For frying, smelts should be first dipped into beaten egg, then into mixed flour and breadcrumbs, afterwards fried in a good depth of boiling fat. Lift them out with a slice, drain well, and garnish with cut lemon.

Smelts are delicious as a breakfast relish if laid on a gridiron and broiled lightly on both sides, then placed on a hot dish, sprinkled with pepper and salt, lemon juice squeezed over, and a pat of butter placed on each.

They may also be baked au gratin, and served in the same dish.

Soles.—The popular method of cooking this favourite fish is to fry them. Some persons declare it to be the best method. If it be so or not, certain it is « 67 » that the following ways, when fairly tried, will be found to compete very closely in favour. Very large soles may be boiled whole, and will be found most agreeable eating, not unlike turbot in flavour.

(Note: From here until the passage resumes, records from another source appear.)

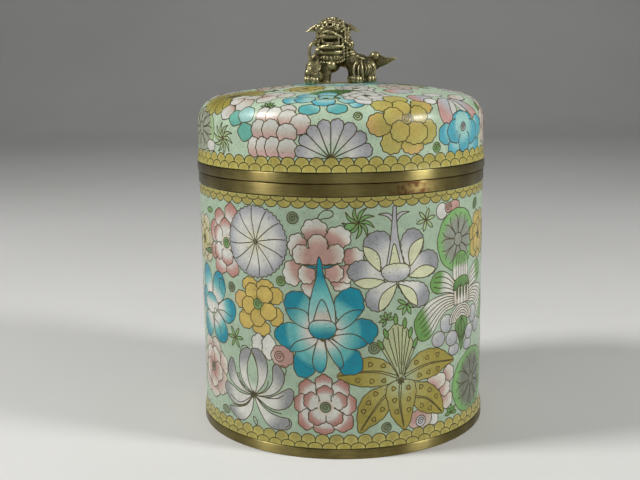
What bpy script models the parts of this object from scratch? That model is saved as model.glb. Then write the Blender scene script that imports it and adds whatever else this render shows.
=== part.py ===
"""Cloisonne humidor: an enamelled copper jar with brass bands, a domed lift-off lid and a cast lion finial.

Metres, +Z up. The origin is on the jar's axis, on the surface that it stands on. The front is towards -Y.
"""

import math

import bmesh
import bpy
from mathutils import Matrix, Vector

MM = 0.001
ROUND_STEPS = 64

# Jar and lid walls: a copper sheet with enamel on both sides
BODY_RADIUS = 62.5 * MM
WALL = 2.2 * MM
FLOOR_THICKNESS = 2.4 * MM

# Heights of the brass bands and of the joint between lid and jar
FOOT_BAND_HEIGHT = 4.2 * MM
RIM_BAND_HEIGHT = 4.9 * MM
LID_BAND_HEIGHT = 4.0 * MM
SEAM_HEIGHT = 112.1 * MM
SEAM_GAP = 0.3 * MM
JOINT_GAP = 0.3 * MM

# How far the bands stand out, and the length over which the enamel swells to meet them
RIM_BAND_PROUD = 0.3 * MM
LID_FLARE = 0.7 * MM
FOOT_FLARE = 0.8 * MM
FLARE_HEIGHT = 5.0 * MM
FLARE_POINTS = 3
BAND_CHAMFER = 0.35 * MM

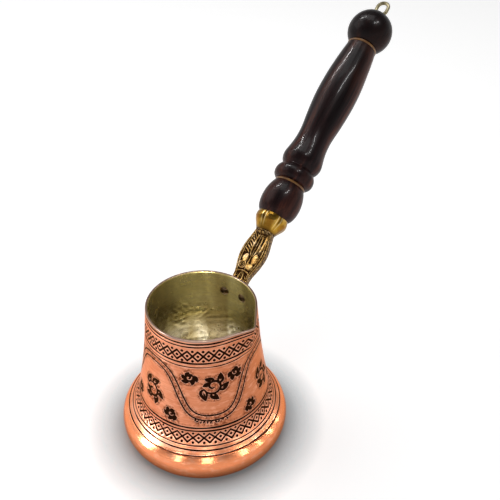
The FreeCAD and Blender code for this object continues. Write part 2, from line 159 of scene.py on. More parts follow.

When practicable, soles should be cleansed a couple of hours before they are wanted for cooking, wrapped in a towel and laid in a cool place to stiffen. The fishmonger will generally skin them; if not, it is easy to draw the skin off the back beginning at the head, gut them, and take out the roe, if any.

Soles, Fried.—Medium sized fish are the best for frying whole, or if large they should be filleted. After cleansing them be careful to wipe very dry, then dip them first into flour, next into beaten egg, and cover with bread raspings. Fry quickly in plenty of boiling fat. From five to ten minutes is the time a moderate sized sole will require—but when of a rich colour it is generally cooked sufficiently. Lay on a wire sieve or blotting-paper to drain before putting on to a dish. Garnish with cut lemons and parsley, either fresh or fried.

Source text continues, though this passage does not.